Although simple to implement, a pure shared-memory approach is confined to a single computation node with a limited number of CPU cores and memory. The latter restricts the simulation problems that can be investigated, based on acceptable run-times and the memory demands of the simulation. Especially the high-memory demands of the annihilation algorithm limit the simulations to large-memory nodes6 , which are less prevalent in shared computation facilities.
Therefore, a pure shared-memory approach is best suited for small-scale parallelization cases.
A large-scale, MPI-based parallelization approach, is not restricted by the computational resources of a single node, thereby considerably expanding the scope of the simulations, which can be handled from a computational point of view. The particle ensemble is split into many subensembles, each of which is assigned to a separate MPI process7 for computation. It is more challenging to dynamically react to computational load imbalances amongst processes, compared to the loop-scheduling techniques for threads available with OpenMP. However, physical insight into the problem and experience can help mitigate this disadvantage.
Since the processes do not share a single memory space, the simulation environment must be replicated for each process; this is referred to as domain replication.

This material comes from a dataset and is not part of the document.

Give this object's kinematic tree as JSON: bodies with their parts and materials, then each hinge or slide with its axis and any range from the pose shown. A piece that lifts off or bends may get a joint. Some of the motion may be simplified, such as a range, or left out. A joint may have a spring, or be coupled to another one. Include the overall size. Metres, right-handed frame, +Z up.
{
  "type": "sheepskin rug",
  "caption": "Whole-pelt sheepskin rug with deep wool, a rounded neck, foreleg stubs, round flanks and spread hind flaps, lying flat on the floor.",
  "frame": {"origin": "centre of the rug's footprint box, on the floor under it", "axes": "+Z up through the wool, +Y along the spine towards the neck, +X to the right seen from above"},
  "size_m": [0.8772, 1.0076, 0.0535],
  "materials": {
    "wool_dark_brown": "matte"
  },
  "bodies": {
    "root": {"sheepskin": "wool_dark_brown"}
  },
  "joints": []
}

Due to the high memory demands of the annihilation algorithm domain replication – as is common for classical Monte Carlo simulation – is problematic in a distributed-memory environment: Today’s large-scale clusters typically provide between 2 - 4GB of memory per CPU core. If each process is assigned to one CPU core – this is desirable for an optimal utilization of the computational resources – the memory available to each process (2 - 4GB) can be insufficient for a complete representation of the phase-space array in multi-dimensional problems (20GB in the example presented before).

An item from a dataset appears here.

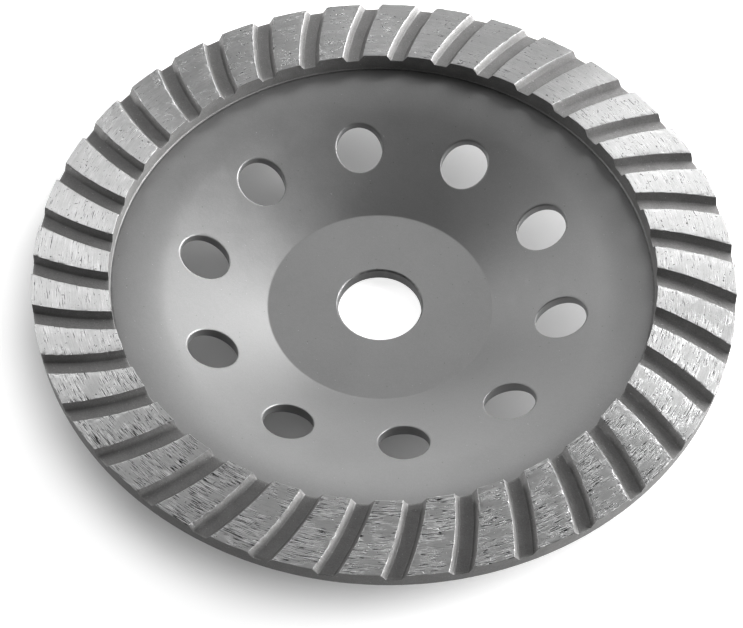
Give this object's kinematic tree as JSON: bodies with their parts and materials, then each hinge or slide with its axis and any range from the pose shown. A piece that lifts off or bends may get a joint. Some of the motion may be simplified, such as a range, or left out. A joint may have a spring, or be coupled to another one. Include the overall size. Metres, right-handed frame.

One possibility to circumvent this problem is using a large-memory node to perform the annihilation of the global particle ensemble. In such a case, the subensemble of every process must be communicated to the master node at each time step, where they are all combined and the annihilation step is performed. If a sufficient number of worker processes are in operation, the communication bandwidth of the master process’ node will quickly saturate – the worker processes remain idle while waiting for all other processes to complete their communication and, thereafter, for the annihilation step to be completed. The post-annihilation particle ensemble is split up again and distributed amongst the processes. All this communication severely impacts parallel efficiency. Indeed, without domain replication, achieving good parallel efficiencies becomes more challenging.
An alternative to domain replication is domain decomposition, which entails splitting up the simulation domain amongst the processes. Each process represents a subdomain (i.e. a part of the global domain) and only handles particles, which fall within its own subdomain. Thereby, the memory requirements to represent the (localized) phase-space, as well as all other space-dependent quantities, are scaled down with the number of processes (subdomains) used. This makes the approach very attractive to large-scale parallelization as it avoids the problems of the aforementioned approaches, i.e. a large memory footprint, centralized communication and limited scalability/accessibility.
In light of the above, the domain decomposition approach is found to be best-suited for a future-proof parallelization of the WEMC method and its implementation is discussed in the remainder of this chapter.